Para acreditar que outro sistema é possível e, mais importante que tudo, agir sobre isso, por isso e para isso, temos de confiar naquilo que ainda não sabemos muito bem o que pode ser realmente e, ao mesmo tempo, ir rompendo com tudo o que impede que sequer um dia seja, mesmo (e sobretudo) sem saber se estaremos cá para o testemunhar. Isto é algo que tem de acontecer material, processual, relacional e coletivamente, algo que não tem como não envolver todo o nosso sistema de crenças e a nossa identificação com elas, na abertura que o luto convoca quando, em qualquer processo de transformação, temos de deixar algo para trás. O luto é uma emoção normalmente indesejada, porque temos medo de sentir dor. Mas essas são as pequenas revoluções que nos reconfiguram, que nos conduzem ao outro (lado), o apelo de qualquer crise, a dor que nos conduz à travessia. Nessa travessia, talvez possamos descobrir que, para nossa supresa, não deixámos de ser, quando perdemos algo que supostamente fazia parte de nós, e que não há nenhum eu que se aguente que não seja já, como condição de ser, sempre plural e dinâmico. Essas perdas não se superam nem se suprimem, elas ganham a forma de outra coisa, preservam-se enquanto outras no processo. E se é verdade que qualquer revolução é um processo, ela não se faz sem que haja algum tipo de ruptura.

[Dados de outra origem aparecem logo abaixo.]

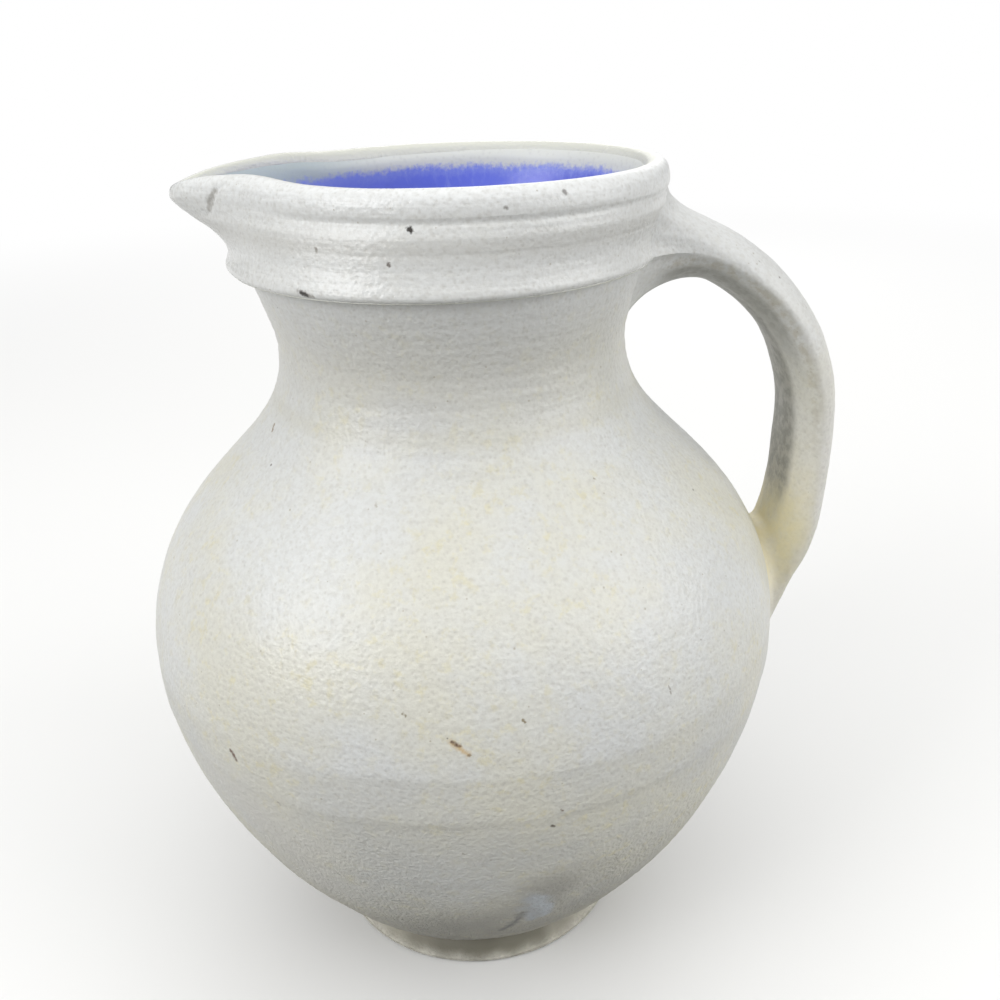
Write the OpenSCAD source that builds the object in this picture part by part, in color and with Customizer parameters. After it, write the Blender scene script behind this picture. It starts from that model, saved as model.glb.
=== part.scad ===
// Salt-glazed stoneware pitcher: a turned foot, a thrown wall of base, belly, shoulder and neck, a
// collar drawn out into a spout, a pulled strap handle with its two clay joints, a blue glaze inside.
// The origin is the middle of the foot on the table. The spout points to -X and the handle to +X.

/* [Whole jug] */
// Height from the table to the crest of the lip
jug_h = 200; // [190:1:215]
// Thickness of the thrown clay wall
wall_t = 6; // [4:0.5:7]
// Thickness of the blue glaze coat inside
glaze_t = 0.5; // [0.3:0.1:1]

/* [Foot] */
// Diameter of the foot's flared edge
foot_d = 79.6; // [76:0.2:90]
// Height of the foot ring, up to its joint with the belly
foot_h = 6; // [4.5:0.5:9]
// Diameter of the groove where the foot ring meets the belly
foot_groove_d = 70.4; // [67:0.2:71]
// Height of the foot's worn edge
foot_edge_h = 1.2; // [0.8:0.1:2]
// Width of the flat ring that touches the table
foot_face_w = 9; // [6:0.5:10]
// Depth of the turned recess under the floor
recess_h = 3; // [1.5:0.5:4]

/* [Belly and neck] */
// Diameter of the belly where it lands on the foot ring
belly_base_d = 72.2; // [71.4:0.2:78]
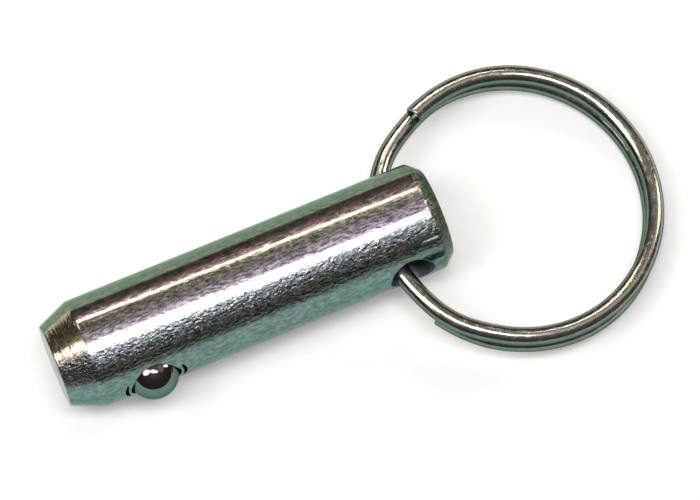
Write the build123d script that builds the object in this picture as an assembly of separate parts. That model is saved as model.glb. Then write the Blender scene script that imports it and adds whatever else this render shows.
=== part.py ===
from build123d import *
import os
from math import asin, atan2, cos, degrees, hypot, pi, radians, sin, sqrt, tan

# A spring-loaded detent pin with a split pull ring, lying on a flat surface.  Millimetres, +Z up.
# The pin's axis is X.  The origin is the centre of its flat head end, and its tip points to -X.
# The ring is threaded through a cross hole by the head and lies out to +X, its far side on the surface.

# ---- pin ----
pin_d = 9.525                # shank, 3/8 in
pin_length = 34.925          # 1-3/8 in
tip_chamfer_length = 2.8     # long lead-in
tip_face_d = 7.16
head_chamfer_length = 1.05
head_face_d = 7.7
edge_break = 0.08            # flat left on each turned corner
pin_roll = 7.0               # degrees: the ring hole lines up with the slope of the wire in it

# ---- ball, its bore and the stake marks that hold it in ----
ball_d = 4.366               # 11/64 in
ball_from_tip = 7.37
ball_stand = 1.44            # how far the ball stands out of the shank
ball_clearance = 0.03        # radial, all round the ball
bore_depth = 6.96            # straight wall, from the surface of the shank
drill_point_angle = 118.0
lip_depth = 0.15             # the lip that holds the ball is tightest this far under the surface
lip_flare = 0.15             # and opens by this much, radially, from there to the surface
stake_d = 5.3                # mean diameter of the ring-shaped staking punch
stake_nose_r = 0.16
stake_depth = 0.12

# ---- spring under the ball ----
spring_od = 3.5
spring_wire_d = 0.4
spring_wire_sides = 6        # flats that stand for its round section
spring_turns = 5.0           # the first and the last are closed
spring_clearance = 0.02      # at the ball, at the bottom of the bore and between closed coils
steps_per_turn = 4           # points that the coiled wire is led through

# ---- split ring ----
ring_od = 25.4               # 1 in
wire_d = 1.5875              # 1/16 in
wire_sides = 16              # flats that stand for its round section
coil_gap = 0.02              # between the two layers
climb_near_angle = 33.0      # where the wire leaves the upper layer, on the ball's side
climb_far_angle = 64.0       # where it has come down to the lower layer, on the other side
ring_slip = 1.9              # how far the ring has slid sideways, towards the ball's side
ring_hole_from_head = 4.05
ring_hole_clearance = 0.2    # radial, round the bowed wire
hole_deburr = 0.1
ring_sag = 0.1               # how far the wire hangs off the middle of its hole, both ways
rest_gap = 0.01              # between the ring's far side and the surface

# ---- worked out from the sizes above ----
pin_r = pin_d / 2
ball_r = ball_d / 2
bore_r = ball_r + ball_clearance
ball_y = -(pin_r + ball_stand - ball_r)
bore_end_y = -pin_r + bore_depth
drill_rise = tan(radians(90 - drill_point_angle / 2))
ball_x = -pin_length + ball_from_tip

wire_r = wire_d / 2
ring_mean_r = (ring_od - wire_d) / 2
coil_pitch = wire_d + coil_gap
# Inside the pin the wire bows by this much, from its nearest point to the far mouth of the hole.
wire_bow = ring_mean_r - sqrt(ring_mean_r**2 - (pin_r + ring_slip) ** 2)
ring_hole_r = wire_r + wire_bow / 2 + ring_hole_clearance
ring_reach = ring_mean_r - wire_bow / 2 - ring_sag
# The ring hangs from its hole and tips down until its far side meets the surface.
hang = pin_r - rest_gap - wire_r
reach_to_far_side = hypot(ring_reach + ring_mean_r, ring_sag + coil_pitch / 2)
far_side_drop = atan2(ring_sag + coil_pitch / 2, ring_reach + ring_mean_r)
ring_tilt = degrees(asin(hang / reach_to_far_side) - far_side_drop)

# The pin's own pieces are made with the ball's bore along -Y, then rolled together about X.
pin_rolled = Rot(X=-pin_roll)
# The ring is made flat about its own centre, then hung on the axis of its hole.
ring_hung = Pos(-ring_hole_from_head, 0, 0) * Rot(Y=ring_tilt) * Pos(ring_reach, -ring_slip, -ring_sag)


def bore_cutter():
    """The ball's blind bore: straight, with a drill point below. Its lip closes round the ball just
    under the surface and flares out again at the mouth."""
    drill_tip_y = bore_end_y + bore_r * drill_rise
    lip_y = -pin_r + lip_depth
    mouth_y = -pin_r - lip_depth
    lip_angle = asin((ball_y - lip_y) / bore_r)
    lip_r = bore_r * cos(lip_angle)
    lip_middle = (bore_r * cos(lip_angle / 2), ball_y - bore_r * sin(lip_angle / 2))
    outline = Curve() + [
        Polyline((0, mouth_y), (lip_r + 2 * lip_flare, mouth_y), (lip_r, lip_y)),
        ThreePointArc((lip_r, lip_y), lip_middle, (bore_r, ball_y)),
        Polyline((bore_r, ball_y), (bore_r, bore_end_y), (0, drill_tip_y), (0, mouth_y)),
    ]
    return Pos(ball_x, 0, 0) * revolve(make_face(outline), Axis.Y)


def stake_cutter():
    """A ring-shaped punch: on the round shank it marks two short arcs, ahead of and behind the ball."""
    nose = Pos(stake_d / 2, -pin_r + stake_depth - stake_nose_r, 0) * Circle(stake_nose_r)
    return Pos(ball_x, 0, 0) * revolve(nose, Axis.Y)


def ring_hole_cutter():
    """The cross hole for the ring, with its sharp mouths broken by a countersink."""
    flare_r = ring_hole_r + 2 * hole_deburr
    outer_y = pin_r + hole_deburr
    inner_y = pin_r - hole_deburr
    outline = Polyline(
        (0, -outer_y),
        (flare_r, -outer_y),
        (ring_hole_r, -inner_y),
        (ring_hole_r, inner_y),
        (flare_r, outer_y),
        (0, outer_y),
        close=True,
    )
    return Pos(-ring_hole_from_head, 0, 0) * revolve(make_face(outline), Axis.Y)


def make_pin_body():
    outline = Polyline(
        (-pin_length, 0),
        (-pin_length, tip_face_d / 2),
        (-pin_length + tip_chamfer_length, pin_r),
        (-head_chamfer_length, pin_r),
        (0, head_face_d / 2),
        (0, 0),
        close=True,
    )
    turned = revolve(make_face(outline), Axis.X)
    turned = chamfer(turned.edges().filter_by(GeomType.CIRCLE), edge_break)
    return pin_rolled * (turned - bore_cutter() - stake_cutter() - ring_hole_cutter())


def make_detent_ball():
    return pin_rolled * Pos(ball_x, ball_y, 0) * Sphere(ball_r)


def wire_through(stations, radius, sides):
    """Wire that runs smoothly through stations, each a point and the wire's direction there.
    Between two stations go two arcs that leave and arrive in the right directions and meet tangent."""
    arcs = []
    for (start, leaving), (end, arriving) in zip(stations, stations[1:]):
        span = end - start
        along = span.dot(leaving + arriving)
        turn = 2 * (1 - leaving.dot(arriving))
        arm = (sqrt(along**2 + turn * span.dot(span)) - along) / turn
        middle = (start + leaving * arm + end - arriving * arm) * 0.5
        arcs.append(TangentArc(start, middle, tangent=leaving))
        arcs.append(TangentArc(middle, end, tangent=arcs[-1] % 1))
    first_point, first_direction = stations[0]
    section = Plane(origin=first_point, z_dir=first_direction) * RegularPolygon(radius, sides)
    return sweep(section, path=Wire(arcs))


def make_ball_spring():
    """A round-wire compression spring with closed ends, between the ball and the bore's drill point."""
    wire_r = spring_wire_d / 2
    mean_r = spring_od / 2 - wire_r
    ball_end_y = ball_y + sqrt((ball_r + wire_r) ** 2 - mean_r**2) + spring_clearance
    cone = radians(drill_point_angle / 2)
    seat_y = bore_end_y + ((bore_r - mean_r) * cos(cone) - wire_r - spring_clearance) / sin(cone)
    closed_rise = spring_wire_d + spring_clearance
    open_rise = (seat_y - ball_end_y - 2 * closed_rise) / (spring_turns - 2)
    stations = []
    height = 0
    for step in range(round(spring_turns * steps_per_turn) + 1):
        turns = step / steps_per_turn
        in_first_or_last = turns < 1 or turns > spring_turns - 1
        at_change = turns in (1, spring_turns - 1)
        rise = closed_rise if in_first_or_last else open_rise
        slope = (closed_rise + open_rise) / 2 if at_change else rise
        angle = 2 * pi * turns
        point = Vector(mean_r * cos(angle), height, mean_r * sin(angle))
        direction = Vector(-2 * pi * mean_r * sin(angle), slope, 2 * pi * mean_r * cos(angle))
        stations.append((point, direction.normalized()))
        height += (closed_rise if turns < 1 or turns >= spring_turns - 1 else open_rise) / steps_per_turn
    return pin_rolled * Pos(ball_x, ball_end_y, 0) * wire_through(stations, wire_r, spring_wire_sides)


def on_layer(angle, height):
    """A point of the ring's centre line, and its direction, counted from the side next to the pin."""
    turn = radians(angle)
    point = Vector(-ring_mean_r * cos(turn), -ring_mean_r * sin(turn), height)
    return point, Vector(-sin(turn), cos(turn), 0)


def make_split_ring():
    """Spring wire wound a little under two turns: upper layer, climb through the pin, lower layer."""
    upper_half = (360 - climb_far_angle + climb_near_angle) / 2
    lower_half = (climb_near_angle - 360 - climb_far_angle) / 2
    upper_angles = (360 - climb_far_angle, upper_half, climb_near_angle)
    lower_angles = (-climb_far_angle, lower_half, climb_near_angle - 360)
    stations = [on_layer(angle, coil_pitch / 2) for angle in upper_angles]
    stations += [on_layer(angle, -coil_pitch / 2) for angle in lower_angles]
    return ring_hung * wire_through(stations, wire_r, wire_sides)


os.makedirs("parts", exist_ok=True)
nodes = {
    "pin_body": make_pin_body(),
    "detent_ball": make_detent_ball(),
    "ball_spring": make_ball_spring(),
    "split_ring": make_split_ring(),
}
for name, solid in nodes.items():
    export_step(solid, f"parts/{name}.step")
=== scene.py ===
from math import asin, atan2, cos, hypot, pi, radians, sin, sqrt, tan

import bmesh
import bpy
from mathutils import Matrix, Vector


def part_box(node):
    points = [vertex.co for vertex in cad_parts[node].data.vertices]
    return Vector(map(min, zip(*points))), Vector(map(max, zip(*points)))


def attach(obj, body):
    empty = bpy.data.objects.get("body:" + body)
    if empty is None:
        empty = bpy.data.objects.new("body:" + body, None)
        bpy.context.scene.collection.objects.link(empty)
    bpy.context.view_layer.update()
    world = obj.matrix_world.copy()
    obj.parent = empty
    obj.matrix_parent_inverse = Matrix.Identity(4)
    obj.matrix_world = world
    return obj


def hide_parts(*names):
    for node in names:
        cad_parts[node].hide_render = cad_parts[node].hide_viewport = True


# Looks for the spring-loaded detent pin and its split pull ring.
# Metres, +Z up, the pin's axis on X with its tip towards -X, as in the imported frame.

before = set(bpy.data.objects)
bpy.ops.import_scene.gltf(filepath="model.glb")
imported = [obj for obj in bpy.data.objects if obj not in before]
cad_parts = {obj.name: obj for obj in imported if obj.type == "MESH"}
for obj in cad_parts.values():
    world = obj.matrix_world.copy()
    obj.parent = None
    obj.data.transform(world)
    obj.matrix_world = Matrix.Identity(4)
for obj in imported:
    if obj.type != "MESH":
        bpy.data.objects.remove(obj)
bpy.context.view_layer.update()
MM = 0.001

# ---- the pin ----
pin_low, pin_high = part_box("pin_body")
ball_low, ball_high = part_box("detent_ball")
pin_length = pin_high[0] - pin_low[0]
pin_r = 9.525 * MM / 2
pin_roll = radians(7)
tip_chamfer_length = 2.8 * MM
tip_face_r = 3.58 * MM
head_chamfer_length = 1.05 * MM
head_face_r = 3.85 * MM
face_corner_r = 0.12 * MM
chamfer_corner_r = 0.4 * MM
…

"É preciso falar do fantasma, inclusive ao fantasma e com ele, uma vez que nenhuma ética, nenhuma política, revolucionária ou não, parece possível e pensável e justa, se não reconhecer como seu princípio o respeito por estes outros que não são mais, ou por estes outros que não estão ainda aí, presentemente vivos, estejam eles já mortos ou não tenham ainda nascido. Nenhuma justiça (...) parece possível ou pensável sem o princípio de alguma responsabilidade, para além de todo o presente vivo, naquilo que disjunta o presente vivo, diante dos fantasmas daqueles que ainda não nasceram ou dos que já morreram, vítimas ou não de guerras, de violências políticas ou outras, de exterminações nacionalistas, racistas, colonialistas, sexistas ou outras, das opressões do imperialismo capitalista ou de todas as formas do totalitarismo. Sem esta não-contemporaneidade a si do presente vivo, sem o que secretamente o desajusta, sem esta responsabilidade e este respeito pela justiça em relação àqueles que não estão aí, àqueles que não estão mais ou não estão ainda presentes e vivos, que sentido haveria em colocar a questão 'onde'?, 'onde amanhã'?" [***]
[*] Sobre isto, recomendo a leitura do texto "Anti-fascismo — Fórmula Confusionista", publicado pelo Coletivo Ruptura.
[**] Manifesto Comunista, Karl Marx e Friedrich Engels.
[***] Os Espectros de Marx, Jacques Derrida.